> The exercise: Each line from the one containing "0.04, 0.033), 0.85)" through the one containing "cad_parts[node].hide_render = cad_parts[node].hide_viewport" is to be retyped exactly, both end lines included, and all other lines left out.
--- START Data lines ---
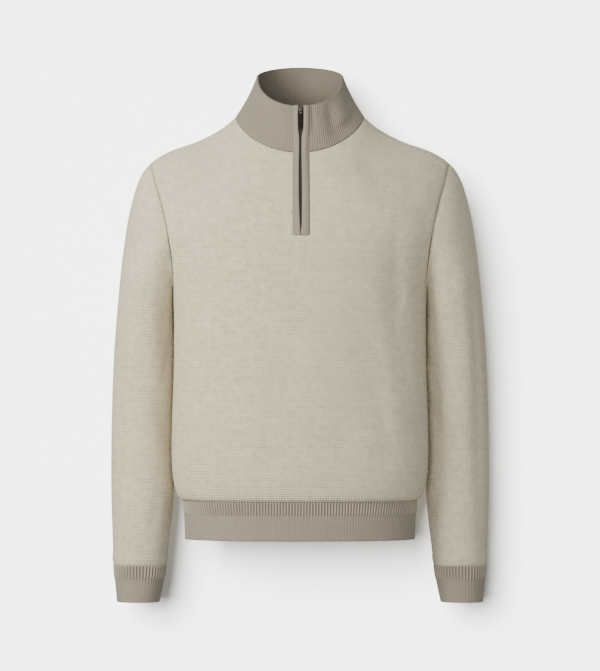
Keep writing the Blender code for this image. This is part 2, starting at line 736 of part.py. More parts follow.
def cuff(name, hand, look):
    turns = np.linspace(0, 2 * math.pi, CURVE_STEPS)
    out, ahead = oval(turns, SLEEVE_BULGE)
    columns = 2 * CUFF_RIBS
    rows = []
    for row in sorted(CUFF):
        middle = hand * (row.outer_x + row.inner_x) / 2
        x = middle + (row.outer_x - row.inner_x) / 2 * out
        y = row.middle_y + row.half_depth * ahead
        ring = np.stack([x, y, np.full(len(x), row.height)], axis=1)
        rows.append(resampled(ring, columns + 1)[:-1])
    plain = np.array(rows)
    plain[-1, :, 2] -= SEAM_GAP / 2
    step = np.roll(plain, -1, axis=1) - np.roll(plain, 1, axis=1)
    outward = without(np.stack([step[..., 1], -step[..., 0], 0 * step[..., 0]], axis=-1), 2)
    outer = raised(plain, outward, CUFF_RELIEF[::-1])
    inner = (plain - CUFF_THICK * outward)[[0, -1], ::2]
    ribbed_wall(name, outer, inner, look, True)


def collar(seam_directions, look):
    """The open band round the neck, from one edge of the slot by the back to the other."""
    columns = 2 * COLLAR_RIBS + 1
    plain = collar_grid(columns)
    outward = joined_directions([{"collar": (plain, quads(*plain.shape[:2]))}])["collar"]
    outward[0] = resampled(neck_points(), columns, seam_directions)
    outward[-1] = without(outward[-1], 2)
    outward[:, [0, -1]] = without(outward[:, [0, -1]], 0)
    pull_row(plain, 0)
    outer = raised(plain, outward, COLLAR_RELIEF)
    inner = (plain - COLLAR_THICK * outward)[:, ::2]
    ribbed_wall("collar", outer, inner, look, False)


# The zip


def strip(name, heights, left, right, rises, back, look):
    """A strip down the front, raised by its columns' rises, with its back behind the surface.

    An edge is at one x, or at the opening's edge of that name.
    """
    heights = np.array(sorted(heights), float)
    share = np.linspace(0, 1, len(rises))
    if isinstance(left, str):
        left = from_table(OPENING, left, heights)
    if isinstance(right, str):
        right = from_table(OPENING, right, heights)
    left = np.broadcast_to(left, heights.shape)
    x = left[:, None] + (right - left)[:, None] * share
    z = np.repeat(heights[:, None], len(rises), axis=1)
    surface = np.stack([x, front_line_y(x, z), z], axis=2)
    outer = surface - np.array(rises)[None, :, None] * np.array([0, 1, 0])
    inner = surface + back * np.array([0, 1, 0])
    return wall(name, outer, inner, quads(*outer.shape[:2]), look)


def bands_and_tapes(rib, tape):
    """The two bands of the slot, whose edges leave the zip's opening, and the tapes behind them."""
    left = SLOT_LEFT + BAND_GAP
    right = SLOT_RIGHT - BAND_GAP
    strip("band_right", BAND_ROWS, left, "left", LEFT_BAND_RISE, BAND_THICK, rib)
    strip("band_left", BAND_ROWS, "right", right, RIGHT_BAND_RISE[::-1], BAND_THICK, rib)
    heights = [z for z in BAND_ROWS if TAPE_BOTTOM < z < TAPE_TOP] + [TAPE_BOTTOM, TAPE_TOP]
    rises = (-TAPE_FRONT, -TAPE_FRONT)
    back = TAPE_FRONT + TAPE_THICK
    strip("zip_tape_right", heights, left, ZIP_X - SEAM_GAP / 2, rises, back, tape)
    strip("zip_tape_left", heights, ZIP_X + SEAM_GAP / 2, right, rises, back, tape)


def block(name, low, high, look=None, bevel=0.0):
    """A box between two corners, in millimetres from its object's origin."""
    mesh = bpy.data.meshes.new(name)
    form = bmesh.new()
    bmesh.ops.create_cube(form, size=1.0)
    for vertex in form.verts:
        share = vertex.co + Vector((0.5, 0.5, 0.5))
        vertex.co = [(a + (b - a) * s) * MM for a, b, s in zip(low, high, share)]
    form.to_mesh(mesh)
    form.free()
    made = bpy.data.objects.new(name, mesh)
    if look is None:
        CUTTERS.objects.link(made)
        made.hide_render = True
        made.display_type = "WIRE"
    else:
        mesh.materials.append(look)
        SWEATER.objects.link(made)
    if bevel:
        rounding = made.modifiers.new("rounding", "BEVEL")
        rounding.width = bevel * MM
        rounding.segments = ROUND_SEGMENTS
        rounding.limit_method = "ANGLE"
    return made


def boolean(target, cutter, operation):
    step = target.modifiers.new(cutter.name, "BOOLEAN")
    step.object = cutter
    step.operation = operation
    step.solver = "EXACT"


def slider_and_tab(metal):
    """The closed zip's slider, and its pull tab hanging from the bridge by its window."""
    heights = np.array([SLIDER_Z - TAB_LENGTH, SLIDER_Z, rim_point(0.0)[2]])
    low, middle, high = front_line_y(np.full(3, ZIP_X), heights)
    tilt = -math.atan2(high - low, heights[2] - heights[0])
    frame = bpy.data.objects.new("slider_frame", None)
    frame.location = (ZIP_X * MM, middle * MM, SLIDER_Z * MM)
    frame.rotation_euler = (tilt, 0, 0)
    SWEATER.objects.link(frame)

    half = SLIDER_WIDTH / 2
    tall = SLIDER_HEIGHT / 2
    slider = block(
        "zip_slider", (-half, SLIDER_FRONT, -tall), (half, SLIDER_BACK, tall), metal, SLIDER_ROUND
    )
    side = BRIDGE_WIDTH / 2
    reach = BRIDGE_HALF_LENGTH
    foot = SLIDER_FRONT + BRIDGE_SINK
    bridge = block("bridge", (-side, BRIDGE_TOP, -reach), (side, foot, reach), bevel=BRIDGE_ROUND)
    opening = reach - BRIDGE_LEG
    bar_back = BRIDGE_TOP + BRIDGE_BAR
    under = block("under_bridge", (-half, bar_back, -opening), (half, SLIDER_FRONT, opening))
    boolean(slider, bridge, "UNION")
    boolean(slider, under, "DIFFERENCE")

    hinge = bpy.data.objects.new("tab_hinge", None)
    hinge.location = (0, PIN_Y * MM, 0)
    SWEATER.objects.link(hinge)
    hinge.parent = frame
    wide = TAB_WIDTH / 2
    thick = TAB_THICK / 2
    tab = block("zip_pull", (-wide, -thick, -TAB_LENGTH), (wide, thick, thick), metal, TAB_ROUND)
    side = TAB_WINDOW / 2
    low = -thick - TAB_WINDOW_LENGTH
    window = block("tab_window", (-side, -TAB_THICK, low), (side, TAB_THICK, -thick))
    boolean(tab, window, "DIFFERENCE")
    tab.parent = window.parent = hinge
    for piece in (slider, bridge, under):
        piece.parent = frame


for old in list(bpy.data.objects):
    bpy.data.objects.remove(old, do_unlink=True)

SWEATER = bpy.data.collections.new("quarter_zip_sweater")
CUTTERS = bpy.data.collections.new("cutters")
bpy.context.scene.collection.children.link(SWEATER)
bpy.context.scene.collection.children.link(CUTTERS)

KNIT = material("beige_knit", (0.56, 0.51, 0.44), 0.92)
RIB = material("taupe_rib", (0.33, 0.28, 0.235), 0.92)
TAPE = material("dark_tape", (0.045, 0.04, 0.033), 0.85)
METAL = material("gunmetal", (0.12, 0.11, 0.1), 0.38, metallic=1.0)

collar(panels_and_sleeves(KNIT), RIB)
hem_band("hem_front", True, RIB)
hem_band("hem_back", False, RIB)
cuff("cuff_right", -1, RIB)
cuff("cuff_left", 1, RIB)
bands_and_tapes(RIB, TAPE)
slider_and_tab(METAL)
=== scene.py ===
"""The looks of a quarter-zip mock-neck sweater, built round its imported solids.

The sweater faces -Y and +Z is up. Tables and forms are in millimetres, and meshes are made in metres.
Each knitted piece is a thin sheet on its solid's form, with its folds, rolled seams and ribs.
"""

import math
from collections import namedtuple

import bmesh
import bpy
import numpy as np
from mathutils import Matrix, Vector


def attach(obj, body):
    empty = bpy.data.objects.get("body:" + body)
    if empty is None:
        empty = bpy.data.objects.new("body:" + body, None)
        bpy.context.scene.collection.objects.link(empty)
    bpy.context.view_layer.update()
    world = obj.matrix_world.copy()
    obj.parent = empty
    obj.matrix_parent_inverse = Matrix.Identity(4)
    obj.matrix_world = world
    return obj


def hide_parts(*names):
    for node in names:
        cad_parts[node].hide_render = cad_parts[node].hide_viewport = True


bl_info = {
    "name": "Quarter-zip sweater",
    "version": (1, 0, 0),
    "blender": (4, 5, 0),
    "location": "View3D > Sidebar > Sweater",
    "description": "Dresses the solids of a knitted quarter-zip sweater",
    "category": "Object",
}

MM = 0.001
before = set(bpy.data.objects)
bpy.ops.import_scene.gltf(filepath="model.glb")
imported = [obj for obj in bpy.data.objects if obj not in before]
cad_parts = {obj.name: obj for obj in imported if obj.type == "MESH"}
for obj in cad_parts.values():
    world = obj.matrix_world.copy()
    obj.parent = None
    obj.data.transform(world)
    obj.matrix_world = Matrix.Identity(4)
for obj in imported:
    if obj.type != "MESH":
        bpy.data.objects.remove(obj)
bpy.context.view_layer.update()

# The torso at each height: half its width, and its front and back lines at the middle.
Torso = namedtuple("Torso", "height half_width front back")
TORSO = (
    Torso(-670.5, 183.5, -108, 108),
    Torso(-640.0, 184.5, -110, 110),
    Torso(-609.0, 185.5, -111, 111),
    Torso(-606.0, 191.5, -115, 114),
    Torso(-600.0, 195.5, -118, 115),
    Torso(-588.0, 199.5, -121, 115),
    Torso(-560.0, 204.0, -124, 112),
    Torso(-530.0, 205.0, -125, 109),
    Torso(-470.0, 204.0, -126, 103),
    Torso(-400.0, 201.5, -126, 100),
    Torso(-330.0, 201.0, -127, 104),
    Torso(-275.0, 203.0, -128, 111),
    Torso(-226.0, 213.0, -128, 118),
    Torso(-180.0, 232.0, -125, 122),
    Torso(-140.0, 239.0, -118, 122),
    Torso(-100.0, 241.0, -103, 121),
    Torso(-57.0, 241.0, -81, 119),
    Torso(-20.0, 240.0, -68, 117),
    Torso(20.0, 240.0, -60, 114),
)
SIDE_Y = -12.0  # the side seams
BULGE = 2.3  # the exponent of the torso's oval
FRONT_SHOULDER = 150.0  # how far below its top the front reaches its full depth
BACK_SHOULDER = 170.0
SHOULDER_ROUND = 1.8  # the exponent of that rounding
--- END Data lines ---
> Answer to the task:
TAPE = material("dark_tape", (0.045, 0.04, 0.033), 0.85)
METAL = material("gunmetal", (0.12, 0.11, 0.1), 0.38, metallic=1.0)

collar(panels_and_sleeves(KNIT), RIB)
hem_band("hem_front", True, RIB)
hem_band("hem_back", False, RIB)
cuff("cuff_right", -1, RIB)
cuff("cuff_left", 1, RIB)
bands_and_tapes(RIB, TAPE)
slider_and_tab(METAL)
=== scene.py ===
"""The looks of a quarter-zip mock-neck sweater, built round its imported solids.

The sweater faces -Y and +Z is up. Tables and forms are in millimetres, and meshes are made in metres.
Each knitted piece is a thin sheet on its solid's form, with its folds, rolled seams and ribs.
"""

import math
from collections import namedtuple

import bmesh
import bpy
import numpy as np
from mathutils import Matrix, Vector


def attach(obj, body):
    empty = bpy.data.objects.get("body:" + body)
    if empty is None:
        empty = bpy.data.objects.new("body:" + body, None)
        bpy.context.scene.collection.objects.link(empty)
    bpy.context.view_layer.update()
    world = obj.matrix_world.copy()
    obj.parent = empty
    obj.matrix_parent_inverse = Matrix.Identity(4)
    obj.matrix_world = world
    return obj


def hide_parts(*names):
    for node in names:
        cad_parts[node].hide_render = cad_parts[node].hide_viewport = True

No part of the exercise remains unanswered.